What is the difference between a loan modification and refinancing?

Loan modification and refinancing are two distinct methods for adjusting mortgage terms, each serving different purposes. While refinancing involves replacing an existing mortgage with a new loan, typically to obtain better terms or access equity, loan modification entails altering the terms of the existing mortgage agreement without obtaining a new loan. Refinancing often involves changes such as adjusting interest rates, loan durations, or loan types, while loan modification typically focuses on modifying payment schedules, interest rates, or principal balances to make the loan more manageable for the borrower. Both options can provide relief for homeowners facing financial difficulties, but they serve different needs and involve distinct processes.

Can I tap into home equity without refinancing?

Homeowners can tap into home equity without refinancing through alternative methods such as home equity loans or home equity lines of credit (HELOCs). These credit products allow borrowers to borrow against the equity in their homes while retaining their existing mortgage terms. Home equity loans provide a lump sum amount with a fixed interest rate and fixed monthly payments, while HELOCs offer a revolving line of credit that borrowers can access as needed, typically with variable interest rates. These options enable homeowners to leverage their home equity for various purposes, such as home improvements, debt consolidation, or major expenses, without the need to refinance their existing mortgage.

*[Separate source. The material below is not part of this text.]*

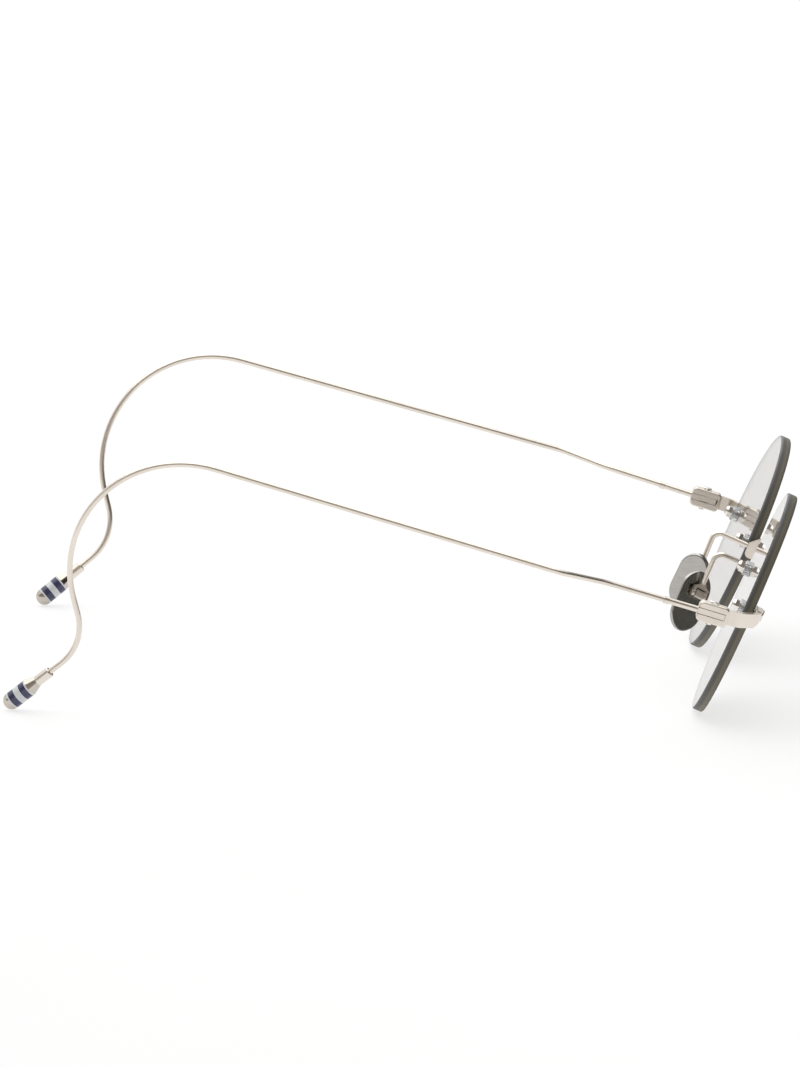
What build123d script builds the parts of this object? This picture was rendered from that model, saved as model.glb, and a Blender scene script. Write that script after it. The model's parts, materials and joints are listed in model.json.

Does refinancing affect my credit?

Refinancing can impact credit scores, albeit typically temporarily and to a limited extent. When applying for refinancing, lenders conduct credit inquiries to assess the borrower's creditworthiness, which can result in a slight decrease in credit scores. Additionally, closing the existing mortgage and opening a new loan can affect credit scores by altering credit utilization ratios and average account ages. However, these effects are usually minimal and temporary, and over time, responsible management of the refinanced mortgage loan, such as making timely payments, can help improve credit scores.